Analysis: The agreement was not confined to the supply of technical know-how by post or the furnishing of written information outside India. It also obliged the foreign company to send technical personnel to India to assist in starting, supervising, and operating the plant and to train Indian personnel. Those activities were held to constitute services rendered in India and an activity in the taxable territories contributing to the earning of income. The Court applied the settled meaning of business connection under section 42(1), requiring a real and intimate relation with activity in the taxable territories and a continuity between the non-resident's business and the local activity.
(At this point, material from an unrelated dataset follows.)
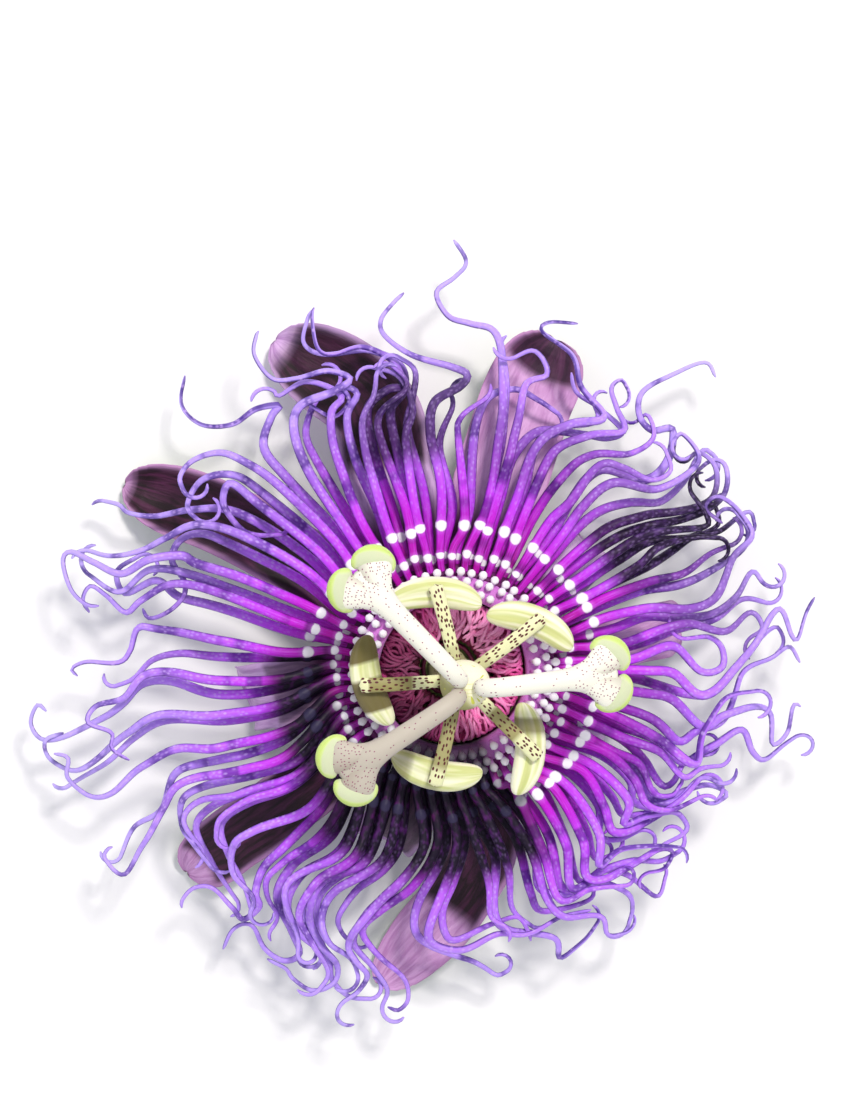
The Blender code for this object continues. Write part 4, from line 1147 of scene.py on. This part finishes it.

On that footing, the receipt was not divisible in the manner suggested by the assessee, and the entire fee was treated as accruing through or from the business connection in India, though the assessment could operate only to the extent of the 75 per cent. already directed by the Commissioner.
Conclusion: The technical service fee was held to have accrued or arisen in India through a business connection, and the answer was against the assessee.
Final Conclusion: The reference was answered in favour of the Revenue on the taxing reach of the service fee, and the assessee was held liable in respect of the amount treated as Indian-source income.
Ratio Decidendi: Where a non-resident's contractual obligations include sending technical personnel to India and training personnel there, the resulting remuneration may be treated as income accruing through or from a business connection in India under section 42(1) of the Indian Income-tax Act, 1922.